On the other hand, there were lots of respected people from my hometown whom I knew to be bullies or abusers, who were proudly cruel or simply crass. Yet they were people we were supposed to admire, while my wonderful openly gay friends were the ones I was supposed to think of as evil. Even the wiser Christians I knew, the ones who saw through the façades of fake virtue in my hometown community and rightly judged the abuse and cruelty, thought of homosexuality as something even worse. It made no sense to me at all.
And so the unraveling of my prejudices against LGBTQ people was the single most powerful catalyst to losing my religion entirely. The beliefs I escaped about LGBTQ people revealed themselves to be an especially clear expression of hypocrisy, and once I was a full participant in the hypocrisy, it became impossible to rationalize. That dissonance was uncomfortable and led me directly to questions about the nature of sin and the hierarchy of sins as these were taught to me. I felt new surges of curiosity, newly energized to reflect more deeply on what it means to be good, to love, to sin, to be a fully-realized human being.
My own journey started with an injustice done to me. I was fully on my way once I physically uprooted and left my hometown for the diversity of New York City. But the real transformation began when I embraced that diversity in the form of new friends and colleagues. This is why Christians worry so much about what they refer to as “indoctrination” but is really the exact opposite—exposure to the full spectrum of ideas. (I just realized I said spectrum there, and thus evoked the image of a rainbow) Anyway yes, Christians understand that their ideology can only survive in isolation and darkness.
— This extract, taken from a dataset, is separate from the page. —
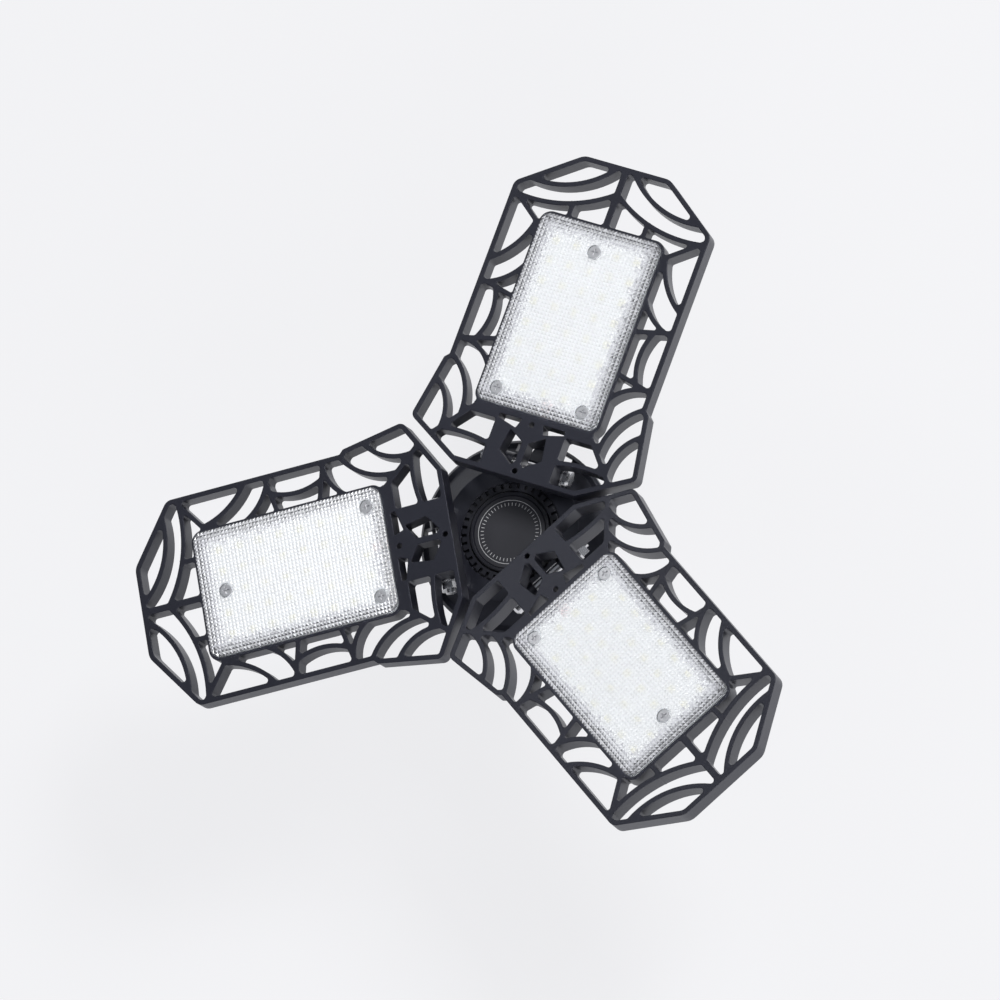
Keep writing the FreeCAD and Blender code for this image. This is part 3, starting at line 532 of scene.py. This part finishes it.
floor_corners = [(-FLOOR_HALF, -FLOOR_HALF, FLOOR_LEVEL), (FLOOR_HALF, -FLOOR_HALF, FLOOR_LEVEL),
                 (FLOOR_HALF, FLOOR_HALF, FLOOR_LEVEL), (-FLOOR_HALF, FLOOR_HALF, FLOOR_LEVEL)]
floor_mesh = bpy.data.meshes.new("floor")
floor_mesh.from_pydata(floor_corners, [], [(0, 1, 2, 3)])
floor_mesh.materials.append(floor_material("floor_pale"))
floor = bpy.data.objects.new("floor", floor_mesh)
bpy.context.scene.collection.objects.link(floor)

SKY_COLOUR = (0.90, 0.95, 1.05, 1.0)
SKY_STRENGTH = 0.22

world = bpy.data.worlds.new("studio")
world.use_nodes = True
world.node_tree.nodes["Background"].inputs["Color"].default_value = SKY_COLOUR
world.node_tree.nodes["Background"].inputs["Strength"].default_value = SKY_STRENGTH
bpy.context.scene.world = world

# Lamps: name, place, side of the square and power in watts. The last gives leaf 3 its sheen.
LAMPS = (
    ("key", (0.9, 1.6, 2.3), 0.8, 53.0),
    ("fill", (1.2, -1.3, 1.2), 1.4, 20.0),
    ("sheen", (-1.86, 1.0, 2.1), 0.5, 6.0),
)
LAMP_AIM = Vector((0, 0, 0.08))

for name, place, side, watts in LAMPS:
    light = bpy.data.lights.new(name, "AREA")
    light.size = side
    light.energy = watts
    lamp = bpy.data.objects.new(name, light)
    bpy.context.scene.collection.objects.link(lamp)
    lamp.location = place
    lamp.rotation_euler = (LAMP_AIM - Vector(place)).to_track_quat("-Z", "Y").to_euler()

# Camera at the photograph's viewing angle; the image is 1000 x 1000.
CAMERA_PLACE = Vector((1.034533, -0.395411, 2.913291))
CAMERA_FORWARD = Vector((-0.342212, 0.133296, -0.930120))
CAMERA_UP = Vector((-0.270655, 0.933948, 0.233424))
CAMERA_LENS_MM = 288.14
SENSOR_WIDTH_MM = 36.0
CAMERA_REACH = 50.0

camera_data = bpy.data.cameras.new("camera")
camera_data.sensor_width = SENSOR_WIDTH_MM
camera_data.lens = CAMERA_LENS_MM
camera_data.clip_end = CAMERA_REACH
camera = bpy.data.objects.new("camera", camera_data)
bpy.context.scene.collection.objects.link(camera)
camera.matrix_world = matrix_of((CAMERA_FORWARD.cross(CAMERA_UP), CAMERA_UP, -CAMERA_FORWARD, CAMERA_PLACE))
bpy.context.scene.camera = camera
bpy.context.scene.view_settings.view_transform = "Standard"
They fear the influence of public schools, universities, and all of popular culture really.
It’s frustrating and sometimes sickening to encounter people on social media and elsewhere who are still trapped in darkness. It’s natural to label them as homophobes, because that’s what they are. They are literally afraid. And it’s unfair to expect LGBTQ people, who are the targets of hatred, to have patience and understanding, to approach their haters more compassionately. But it’s hard for me to imagine any other path that leads to the good place that I found.